- **Task statement**:
Among the entries below, one stretch runs from the line that contains "(BOWL_X, BOWL_Y, 0.0))" through the line that contains "if empty is". Repeat that stretch exactly, ends included, and only that.

>> begin Stored rows

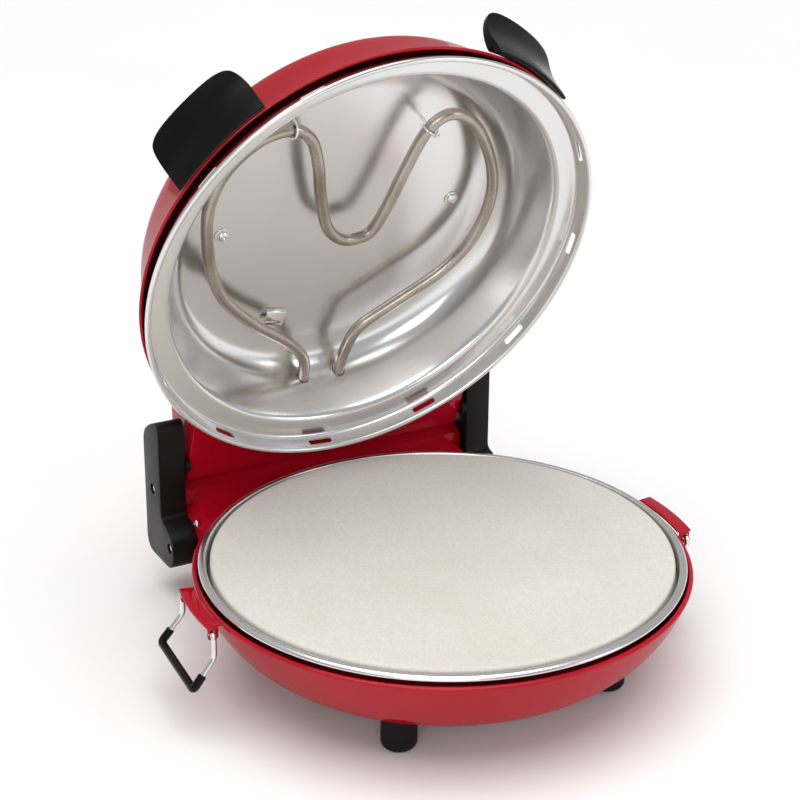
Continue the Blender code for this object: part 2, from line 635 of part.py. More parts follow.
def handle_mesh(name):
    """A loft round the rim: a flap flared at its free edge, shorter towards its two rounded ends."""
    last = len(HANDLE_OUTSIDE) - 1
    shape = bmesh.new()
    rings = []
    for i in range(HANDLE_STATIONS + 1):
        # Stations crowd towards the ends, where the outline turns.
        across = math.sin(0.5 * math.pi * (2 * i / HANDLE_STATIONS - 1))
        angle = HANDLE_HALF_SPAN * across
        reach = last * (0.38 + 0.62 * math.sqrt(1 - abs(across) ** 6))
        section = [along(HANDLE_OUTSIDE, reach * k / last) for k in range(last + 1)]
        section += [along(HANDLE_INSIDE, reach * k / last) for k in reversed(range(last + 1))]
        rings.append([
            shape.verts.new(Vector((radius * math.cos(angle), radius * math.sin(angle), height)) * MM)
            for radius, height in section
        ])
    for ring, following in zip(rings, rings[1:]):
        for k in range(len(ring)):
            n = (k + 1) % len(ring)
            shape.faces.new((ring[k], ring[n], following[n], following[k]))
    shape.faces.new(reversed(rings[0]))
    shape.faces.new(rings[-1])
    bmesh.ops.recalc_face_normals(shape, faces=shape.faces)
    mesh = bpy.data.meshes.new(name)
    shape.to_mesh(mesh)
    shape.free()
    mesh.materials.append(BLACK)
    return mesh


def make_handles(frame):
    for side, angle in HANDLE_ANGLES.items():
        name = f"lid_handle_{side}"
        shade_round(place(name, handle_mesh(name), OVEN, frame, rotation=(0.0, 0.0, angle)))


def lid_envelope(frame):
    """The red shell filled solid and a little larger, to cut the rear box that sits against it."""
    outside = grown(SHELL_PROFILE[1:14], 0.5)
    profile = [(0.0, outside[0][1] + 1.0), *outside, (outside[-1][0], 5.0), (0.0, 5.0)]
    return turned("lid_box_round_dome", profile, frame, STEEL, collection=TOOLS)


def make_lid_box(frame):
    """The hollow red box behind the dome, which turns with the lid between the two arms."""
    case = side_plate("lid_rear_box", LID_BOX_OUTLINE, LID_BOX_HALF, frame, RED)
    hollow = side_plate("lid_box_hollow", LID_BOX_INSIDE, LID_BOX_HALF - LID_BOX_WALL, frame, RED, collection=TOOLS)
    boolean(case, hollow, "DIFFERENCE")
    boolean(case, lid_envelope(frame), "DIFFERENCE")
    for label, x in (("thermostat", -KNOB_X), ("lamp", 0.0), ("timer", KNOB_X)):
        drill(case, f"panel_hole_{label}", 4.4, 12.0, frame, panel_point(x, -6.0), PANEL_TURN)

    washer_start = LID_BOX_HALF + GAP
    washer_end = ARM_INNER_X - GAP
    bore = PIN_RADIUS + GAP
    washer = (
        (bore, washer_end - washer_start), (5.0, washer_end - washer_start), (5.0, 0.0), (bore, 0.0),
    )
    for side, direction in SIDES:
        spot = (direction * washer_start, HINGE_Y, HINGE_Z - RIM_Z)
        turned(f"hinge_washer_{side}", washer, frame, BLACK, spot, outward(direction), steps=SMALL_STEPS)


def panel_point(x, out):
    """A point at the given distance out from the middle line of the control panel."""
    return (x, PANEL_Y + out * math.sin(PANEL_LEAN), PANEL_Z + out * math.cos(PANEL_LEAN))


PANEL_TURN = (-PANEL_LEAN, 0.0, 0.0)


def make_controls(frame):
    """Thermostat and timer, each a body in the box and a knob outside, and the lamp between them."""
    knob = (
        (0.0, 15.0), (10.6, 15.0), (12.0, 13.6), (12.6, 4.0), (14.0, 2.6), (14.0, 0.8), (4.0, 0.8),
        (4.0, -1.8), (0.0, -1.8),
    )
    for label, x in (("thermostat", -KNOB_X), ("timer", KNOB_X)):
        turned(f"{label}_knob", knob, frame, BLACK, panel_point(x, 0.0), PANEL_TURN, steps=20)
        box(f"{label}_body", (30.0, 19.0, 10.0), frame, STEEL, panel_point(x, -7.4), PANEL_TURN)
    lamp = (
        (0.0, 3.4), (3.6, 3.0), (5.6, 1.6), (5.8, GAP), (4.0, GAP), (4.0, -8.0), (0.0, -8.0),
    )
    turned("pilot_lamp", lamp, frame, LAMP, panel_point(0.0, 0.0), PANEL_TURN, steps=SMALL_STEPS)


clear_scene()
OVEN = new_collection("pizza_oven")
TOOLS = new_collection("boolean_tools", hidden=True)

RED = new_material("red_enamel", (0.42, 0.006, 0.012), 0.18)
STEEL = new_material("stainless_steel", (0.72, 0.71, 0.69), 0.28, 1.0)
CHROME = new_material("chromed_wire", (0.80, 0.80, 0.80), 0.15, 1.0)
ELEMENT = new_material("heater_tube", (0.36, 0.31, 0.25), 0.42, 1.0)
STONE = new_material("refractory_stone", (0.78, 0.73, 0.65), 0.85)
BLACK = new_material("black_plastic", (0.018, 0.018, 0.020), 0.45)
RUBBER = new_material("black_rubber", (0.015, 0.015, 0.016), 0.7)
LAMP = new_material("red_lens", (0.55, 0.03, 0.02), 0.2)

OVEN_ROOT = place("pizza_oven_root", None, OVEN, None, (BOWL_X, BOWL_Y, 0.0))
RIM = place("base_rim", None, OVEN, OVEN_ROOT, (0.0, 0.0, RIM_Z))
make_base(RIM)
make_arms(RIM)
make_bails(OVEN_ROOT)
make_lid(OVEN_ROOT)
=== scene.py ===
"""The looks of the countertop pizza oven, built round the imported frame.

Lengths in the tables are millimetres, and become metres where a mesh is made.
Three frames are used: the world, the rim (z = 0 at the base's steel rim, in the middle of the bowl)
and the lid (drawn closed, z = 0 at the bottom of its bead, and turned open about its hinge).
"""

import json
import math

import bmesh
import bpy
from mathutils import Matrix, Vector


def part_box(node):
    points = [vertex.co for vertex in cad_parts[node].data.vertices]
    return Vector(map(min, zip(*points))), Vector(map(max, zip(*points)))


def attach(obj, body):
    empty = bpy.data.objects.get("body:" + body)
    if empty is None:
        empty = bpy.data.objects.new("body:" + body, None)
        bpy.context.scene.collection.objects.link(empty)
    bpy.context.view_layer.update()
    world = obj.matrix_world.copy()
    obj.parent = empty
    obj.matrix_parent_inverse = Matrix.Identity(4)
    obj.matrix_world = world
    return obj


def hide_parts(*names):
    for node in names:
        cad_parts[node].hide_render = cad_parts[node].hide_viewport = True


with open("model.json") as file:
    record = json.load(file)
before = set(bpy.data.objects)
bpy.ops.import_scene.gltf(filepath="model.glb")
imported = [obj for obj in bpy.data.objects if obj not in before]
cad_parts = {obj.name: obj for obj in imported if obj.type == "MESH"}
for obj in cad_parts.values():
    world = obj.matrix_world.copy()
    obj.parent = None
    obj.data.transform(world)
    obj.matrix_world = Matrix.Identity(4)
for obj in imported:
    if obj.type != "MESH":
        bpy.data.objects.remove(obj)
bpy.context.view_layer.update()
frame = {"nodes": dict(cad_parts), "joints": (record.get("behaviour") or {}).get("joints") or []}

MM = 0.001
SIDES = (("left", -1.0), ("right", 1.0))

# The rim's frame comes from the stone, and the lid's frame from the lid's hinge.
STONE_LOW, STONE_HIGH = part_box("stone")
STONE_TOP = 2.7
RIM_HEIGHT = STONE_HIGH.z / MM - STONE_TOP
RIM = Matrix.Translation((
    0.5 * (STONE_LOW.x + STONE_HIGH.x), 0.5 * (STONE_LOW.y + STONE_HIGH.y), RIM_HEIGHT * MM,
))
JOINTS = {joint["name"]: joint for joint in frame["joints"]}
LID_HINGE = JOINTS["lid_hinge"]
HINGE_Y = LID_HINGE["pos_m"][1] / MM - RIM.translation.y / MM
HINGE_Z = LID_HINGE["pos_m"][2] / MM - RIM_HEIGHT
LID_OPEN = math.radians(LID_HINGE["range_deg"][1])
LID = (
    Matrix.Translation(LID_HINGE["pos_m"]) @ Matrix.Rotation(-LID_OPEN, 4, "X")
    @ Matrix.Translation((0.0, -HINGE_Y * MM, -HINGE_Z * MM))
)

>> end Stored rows
>> begin Stored rows

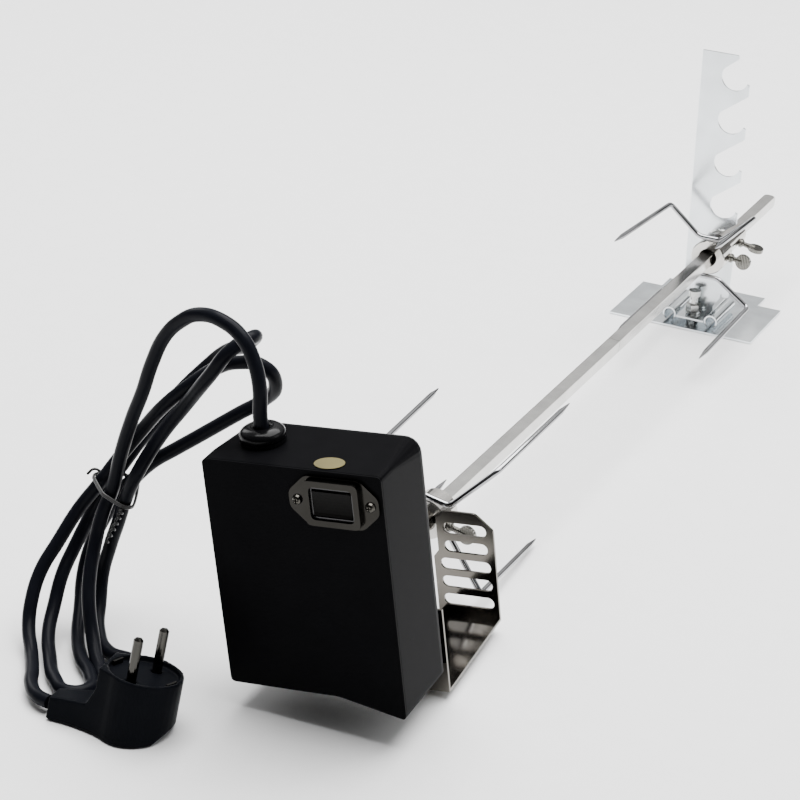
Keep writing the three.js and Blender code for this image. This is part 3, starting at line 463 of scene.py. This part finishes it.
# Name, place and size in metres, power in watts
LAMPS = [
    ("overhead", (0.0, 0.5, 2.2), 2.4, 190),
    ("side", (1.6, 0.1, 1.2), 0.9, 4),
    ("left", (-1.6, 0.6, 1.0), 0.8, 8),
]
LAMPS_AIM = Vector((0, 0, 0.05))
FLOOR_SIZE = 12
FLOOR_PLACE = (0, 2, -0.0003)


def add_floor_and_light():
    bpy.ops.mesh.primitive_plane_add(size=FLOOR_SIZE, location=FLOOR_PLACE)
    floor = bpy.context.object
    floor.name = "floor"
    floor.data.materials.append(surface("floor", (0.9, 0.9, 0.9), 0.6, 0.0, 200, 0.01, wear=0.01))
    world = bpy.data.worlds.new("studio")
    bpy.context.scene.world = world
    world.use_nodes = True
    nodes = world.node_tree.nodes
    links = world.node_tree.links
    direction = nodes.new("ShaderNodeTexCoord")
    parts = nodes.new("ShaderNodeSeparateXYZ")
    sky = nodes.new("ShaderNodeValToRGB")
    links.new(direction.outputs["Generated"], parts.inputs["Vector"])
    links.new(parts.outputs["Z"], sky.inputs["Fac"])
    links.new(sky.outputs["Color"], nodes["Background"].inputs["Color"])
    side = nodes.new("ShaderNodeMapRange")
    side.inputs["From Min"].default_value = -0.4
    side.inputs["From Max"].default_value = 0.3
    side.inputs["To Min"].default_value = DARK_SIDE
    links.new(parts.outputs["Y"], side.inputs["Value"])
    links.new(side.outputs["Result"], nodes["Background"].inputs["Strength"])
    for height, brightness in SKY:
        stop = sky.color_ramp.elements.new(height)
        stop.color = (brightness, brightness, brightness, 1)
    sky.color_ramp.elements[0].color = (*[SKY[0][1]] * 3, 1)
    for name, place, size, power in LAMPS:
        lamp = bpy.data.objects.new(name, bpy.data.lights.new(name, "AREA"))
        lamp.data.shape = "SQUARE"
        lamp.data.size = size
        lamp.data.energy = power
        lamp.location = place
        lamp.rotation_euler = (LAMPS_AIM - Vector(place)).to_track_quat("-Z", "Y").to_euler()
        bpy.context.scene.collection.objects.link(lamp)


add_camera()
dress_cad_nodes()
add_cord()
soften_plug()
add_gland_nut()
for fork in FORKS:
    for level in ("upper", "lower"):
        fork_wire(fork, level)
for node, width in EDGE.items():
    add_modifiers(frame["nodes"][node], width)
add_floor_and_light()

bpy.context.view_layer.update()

>> end Stored rows

- **Correct output**:
OVEN_ROOT = place("pizza_oven_root", None, OVEN, None, (BOWL_X, BOWL_Y, 0.0))
RIM = place("base_rim", None, OVEN, OVEN_ROOT, (0.0, 0.0, RIM_Z))
make_base(RIM)
make_arms(RIM)
make_bails(OVEN_ROOT)
make_lid(OVEN_ROOT)
=== scene.py ===
"""The looks of the countertop pizza oven, built round the imported frame.

Lengths in the tables are millimetres, and become metres where a mesh is made.
Three frames are used: the world, the rim (z = 0 at the base's steel rim, in the middle of the bowl)
and the lid (drawn closed, z = 0 at the bottom of its bead, and turned open about its hinge).
"""

import json
import math

import bmesh
import bpy
from mathutils import Matrix, Vector


def part_box(node):
    points = [vertex.co for vertex in cad_parts[node].data.vertices]
    return Vector(map(min, zip(*points))), Vector(map(max, zip(*points)))


def attach(obj, body):
    empty = bpy.data.objects.get("body:" + body)
    if empty is None:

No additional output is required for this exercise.